PROVIDED DATA start
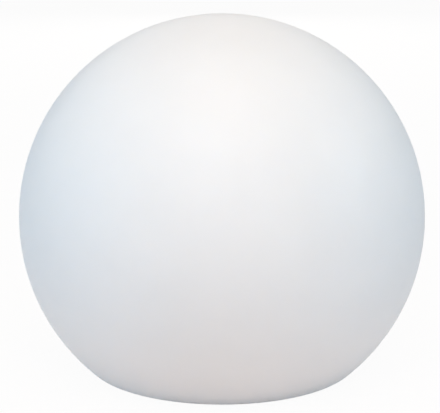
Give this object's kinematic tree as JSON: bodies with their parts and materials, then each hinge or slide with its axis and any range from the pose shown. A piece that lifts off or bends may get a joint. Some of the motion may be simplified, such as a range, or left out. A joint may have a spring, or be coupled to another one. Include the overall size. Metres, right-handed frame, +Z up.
{
  "type": "outdoor floor lamp",
  "caption": "Cordless globe floor lamp with a flattened underside, a twist-out battery and light module, a push button and a hinged charging cover.",
  "frame": {"origin": "centre of the standing plane, level with the bottom of the feet and under the globe's centre", "axes": "+Z up through the globe's centre; +Y towards the power button, -Y towards the charging port"},
  "size_m": [0.4, 0.3998, 0.3525],
  "materials": {
    "opal_globe": "satin",
    "opal_dome": "satin",
    "pale_plastic": "satin",
    "grey_white_plastic": "satin",
    "housing_plastic": "satin",
    "button_plastic": "satin",
    "cover_plastic": "satin",
    "dark_grey_plastic": "matte",
    "black_plastic": "satin",
    "ivory_plastic": "satin",
    "clear_plastic": "gloss",
    "grey_rubber": "matte",
    "black_rubber": "matte",
    "grey_foam": "matte",
    "thermal_pad": "matte",
    "stainless_steel": "satin",
    "plated_contact": "gloss",
    "brass_insert": "satin",
    "aluminium_sheet": "satin",
    "capacitor_can": "gloss",
    "ferrite_core": "matte",
    "circuit_board": "satin",
    "white_board": "satin",
    "emitter_yellow": "satin",
    "cell_wrap": "gloss",
    "red_wire": "satin",
    "black_wire": "satin"
  },
  "bodies": {
    "globe": {"globe_shell": "opal_globe", "threaded_inserts": "brass_insert", "seat_gasket": "black_rubber", "lock_ring": "pale_plastic", "lock_ring_screws": "stainless_steel", "rubber_feet": "grey_rubber"},
    "base_module": {"base_plate": "grey_white_plastic", "collar_o_ring": "black_rubber", "power_switch": "black_plastic", "charging_jack": "black_plastic", "jack_contact": "plated_contact", "jack_nut": "plated_contact", "indicator_light_pipe": "clear_plastic", "vent_plug": "dark_grey_plastic", "cover_hinge_pin": "stainless_steel", "control_board": "circuit_board", "control_chips": "black_plastic", "power_inductor": "ferrite_core", "board_capacitors": "capacitor_can", "wire_headers": "ivory_plastic", "board_screws": "stainless_steel", "inner_housing": "housing_plastic", "housing_o_ring": "black_rubber", "housing_screws": "stainless_steel", "battery_tray": "dark_grey_plastic", "tray_screws": "stainless_steel", "battery_cells": "cell_wrap", "cell_links": "plated_contact", "clamp_foam": "grey_foam", "battery_clamps": "aluminium_sheet", "clamp_screws": "stainless_steel", "protection_board": "circuit_board", "battery_lead": "red_wire", "charge_lead": "black_wire", "light_lead": "black_wire", "heat_spreader": "aluminium_sheet", "spreader_screws": "stainless_steel", "thermal_pad": "thermal_pad", "light_board": "white_board", "emitters": "emitter_yellow", "light_board_screws": "stainless_steel", "dome_o_ring": "black_rubber", "diffuser_dome": "opal_dome", "dome_screws": "stainless_steel"},
    "power_button": {"power_button": "button_plastic", "button_o_ring": "black_rubber", "switch_plunger": "black_plastic"},
    "port_cover": {"port_cover": "cover_plastic", "port_cover_seal": "black_rubber"}
  },
  "joints": [
    {"name": "module_twist", "type": "hinge", "parent": "globe", "child": "base_module", "pos_m": [0, 0, 0.018], "axis": [0, 0, -1], "range_deg": [0, 65]},
    {"name": "button_press", "type": "slide", "parent": "base_module", "child": "power_button", "axis": [0, 0, 1], "range_m": [0, 0.0015], "stiffness_N_per_m": 1000, "springref_m": -0.0005},
    {"name": "cover_swing", "type": "hinge", "parent": "base_module", "child": "port_cover", "pos_m": [0, -0.0399, 0.0158], "axis": [1, 0, 0], "range_deg": [0, 95]}
  ]
}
PROVIDED DATA end
_DIRECTIONS FOR THIS TASK:_
From the listing above, reproduce all the lines exactly.

_SOLVED PROBLEM:_
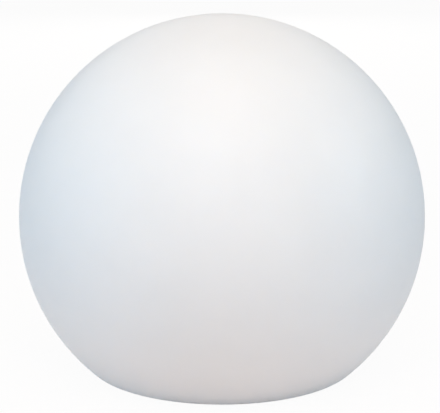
Give this object's kinematic tree as JSON: bodies with their parts and materials, then each hinge or slide with its axis and any range from the pose shown. A piece that lifts off or bends may get a joint. Some of the motion may be simplified, such as a range, or left out. A joint may have a spring, or be coupled to another one. Include the overall size. Metres, right-handed frame, +Z up.
{
  "type": "outdoor floor lamp",
  "caption": "Cordless globe floor lamp with a flattened underside, a twist-out battery and light module, a push button and a hinged charging cover.",
  "frame": {"origin": "centre of the standing plane, level with the bottom of the feet and under the globe's centre", "axes": "+Z up through the globe's centre; +Y towards the power button, -Y towards the charging port"},
  "size_m": [0.4, 0.3998, 0.3525],
  "materials": {
    "opal_globe": "satin",
    "opal_dome": "satin",
    "pale_plastic": "satin",
    "grey_white_plastic": "satin",
    "housing_plastic": "satin",
    "button_plastic": "satin",
    "cover_plastic": "satin",
    "dark_grey_plastic": "matte",
    "black_plastic": "satin",
    "ivory_plastic": "satin",
    "clear_plastic": "gloss",
    "grey_rubber": "matte",
    "black_rubber": "matte",
    "grey_foam": "matte",
    "thermal_pad": "matte",
    "stainless_steel": "satin",
    "plated_contact": "gloss",
    "brass_insert": "satin",
    "aluminium_sheet": "satin",
    "capacitor_can": "gloss",
    "ferrite_core": "matte",
    "circuit_board": "satin",
    "white_board": "satin",
    "emitter_yellow": "satin",
    "cell_wrap": "gloss",
    "red_wire": "satin",
    "black_wire": "satin"
  },
  "bodies": {
    "globe": {"globe_shell": "opal_globe", "threaded_inserts": "brass_insert", "seat_gasket": "black_rubber", "lock_ring": "pale_plastic", "lock_ring_screws": "stainless_steel", "rubber_feet": "grey_rubber"},
    "base_module": {"base_plate": "grey_white_plastic", "collar_o_ring": "black_rubber", "power_switch": "black_plastic", "charging_jack": "black_plastic", "jack_contact": "plated_contact", "jack_nut": "plated_contact", "indicator_light_pipe": "clear_plastic", "vent_plug": "dark_grey_plastic", "cover_hinge_pin": "stainless_steel", "control_board": "circuit_board", "control_chips": "black_plastic", "power_inductor": "ferrite_core", "board_capacitors": "capacitor_can", "wire_headers": "ivory_plastic", "board_screws": "stainless_steel", "inner_housing": "housing_plastic", "housing_o_ring": "black_rubber", "housing_screws": "stainless_steel", "battery_tray": "dark_grey_plastic", "tray_screws": "stainless_steel", "battery_cells": "cell_wrap", "cell_links": "plated_contact", "clamp_foam": "grey_foam", "battery_clamps": "aluminium_sheet", "clamp_screws": "stainless_steel", "protection_board": "circuit_board", "battery_lead": "red_wire", "charge_lead": "black_wire", "light_lead": "black_wire", "heat_spreader": "aluminium_sheet", "spreader_screws": "stainless_steel", "thermal_pad": "thermal_pad", "light_board": "white_board", "emitters": "emitter_yellow", "light_board_screws": "stainless_steel", "dome_o_ring": "black_rubber", "diffuser_dome": "opal_dome", "dome_screws": "stainless_steel"},
    "power_button": {"power_button": "button_plastic", "button_o_ring": "black_rubber", "switch_plunger": "black_plastic"},
    "port_cover": {"port_cover": "cover_plastic", "port_cover_seal": "black_rubber"}
  },
  "joints": [
    {"name": "module_twist", "type": "hinge", "parent": "globe", "child": "base_module", "pos_m": [0, 0, 0.018], "axis": [0, 0, -1], "range_deg": [0, 65]},
    {"name": "button_press", "type": "slide", "parent": "base_module", "child": "power_button", "axis": [0, 0, 1], "range_m": [0, 0.0015], "stiffness_N_per_m": 1000, "springref_m": -0.0005},
    {"name": "cover_swing", "type": "hinge", "parent": "base_module", "child": "port_cover", "pos_m": [0, -0.0399, 0.0158], "axis": [1, 0, 0], "range_deg": [0, 95]}
  ]
}